Hornero
by Gustavo Coll - Montevideo, Uruguay
Reprinted from "Crown Jewels of the Wire", February 1998, page 13
What you see in the picture below is a nest, painstakingly constructed by a
bird name "Hornero" (Furnarius rufus). The Spanish name could loosely
be translated as "Oven Maker".
The nests are made over several days
using mud and pieces of straw and its constructor manages, nearly always, to
place the opening looking north.
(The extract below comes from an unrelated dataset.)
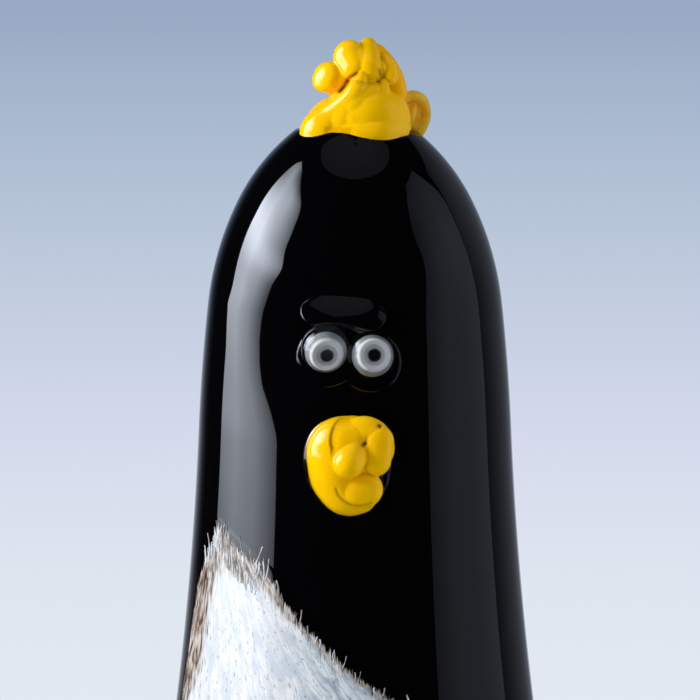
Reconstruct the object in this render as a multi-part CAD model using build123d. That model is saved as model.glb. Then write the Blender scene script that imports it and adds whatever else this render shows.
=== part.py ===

You must remember that in the southern
hemisphere, the cold and prevailing winds are from the south, therefore the
north side is more protected from the elements.
Large Image (283 Kb)
Obviously, such a nest created
havoc with the insulation between lines and to earth, giving place for crosstalk
or signal losses.
Before our ecological times, it was common practice by the
linesmen to destroy the nest to avoid the problems mentioned above. Another
solution, adopted later, was to install between insulators a wire structure
which prevented the "Hornero" from constructing the nest on the
crossarms.
This bird is common in Uruguay and parts of Argentina, Brazil,
Bolivia and Paraguay. It stands no more than 7" in height.
I recall that
many years ago a nest was sent to the Head Office in England of a telegraph
company operating in Uruguay, as an example, I presume, of the unexpected
difficulties you could encounter when running a telegraph line. Nowadays, you
can see a lot of these nests on abandoned telegraph lines which have now become
a safe perch for this industrious bird.